The philosopher in me wants to find some deeper meaning to this. The engineer in me wants to find the root causes and figure out a solution. The mystic in me wants to lift my eyes unto the hills and focus on Eternity. The citizen in me wants to run and hide. The social reformer in me wants both stronger firearms controls, limits on what kinds of weapons are commonly available, mandatory licensing for anyone who buys ammunition, and mandatory training in gun use for all individuals, starting at age seven (or when they’re old enough to fire a gun without getting knocked over, whichever comes first). The friend in me wants to just sit with my friend in total silence for hours on end, just being quiet, just being there for them and whatever they need.

The TBI suvivor in me is glad I don’t have a gun. I have specifically chosen not to own a firearm, not to use firearms, not to go down to the firing range to blow off steam, not to go out hunting with my dad and brother and uncles. Now, I was raised in a family of hunters, and I was taught to shoot from when I was about seven or eight years old. My dad took me out to the stubble-covered cornfields with his brothers, ’round about the time when hunting season was about to start, and we all practiced our aim on tin cans. I learned to shoot shotguns, 30-aught-sixes, and 22’s.

I went out hunting with my dad a few times, too. Deer hunting, when we went out to a cabin in the woods, got up before dawn, and I sat up in a tree stand, while he circled around to drive the deer my way. We went rabbit hunting, too. But I had a hard time seeing the rabbit, and he had to kill it for me.

Now, ever since I was a little kid, I looked forward to being one of the family hunters. One of the providers for my tribe. One of the ones who went out and did what needed to be done, to make sure my kin were fed. But I had trouble seeing, I had trouble hearing, I had trouble with my coordination. And as hard as I tried, as much as I wanted it, the whole hunting thing never “took” with me.
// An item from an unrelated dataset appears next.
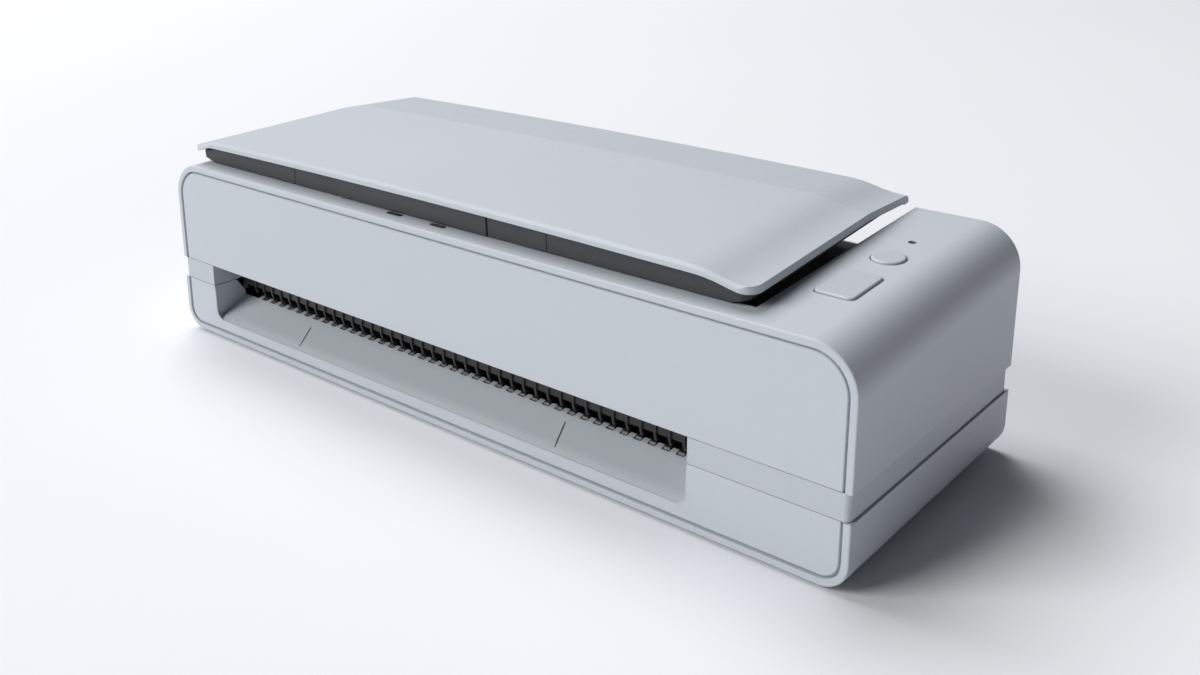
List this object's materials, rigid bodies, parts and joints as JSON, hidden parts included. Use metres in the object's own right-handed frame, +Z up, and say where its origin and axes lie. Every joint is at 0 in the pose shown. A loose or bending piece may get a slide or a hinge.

It wasn’t for lack of trying. I learned to track, I learned to clean a gun. I learned to shoot. I learned proper handling of rifles and shotguns. I learned how to carry a gun while I was walking around other people. And I did it all enthusiatically, from a very young age. Even  before I was able to carry and fire a real gun, I was pretending to do that, dressing up in my dad’s orange hunting vest, making sure the hunting license was clearly visible on the back.

But I think my better angels have protected me from handling guns — even in legitimate sport. I have issues with motor coordination. I have trouble with my sight and hearing at times. I also have trouble with figuring out exactly what is going on, sometimes. And I have — when I’m fatigued and/or stressed — a tendency to “go off” on raging temper flares which I manage with varying degrees of success.

Quite frankly, I make a terrible candidate for gun ownership. And even if every citizen in the United States were allowed to “pack heat”, as I’ve heard it recommended (so that we can all protect ourselves in the moment from a crazy shooter on a rampage), I doubt very much that  I would do it. I would rather duck and run for cover, than take my chances with a gun. I would be far less safe with one, than without one — as would everyone around me. I know my limits. Handling firearms is strictly out of bounds for me.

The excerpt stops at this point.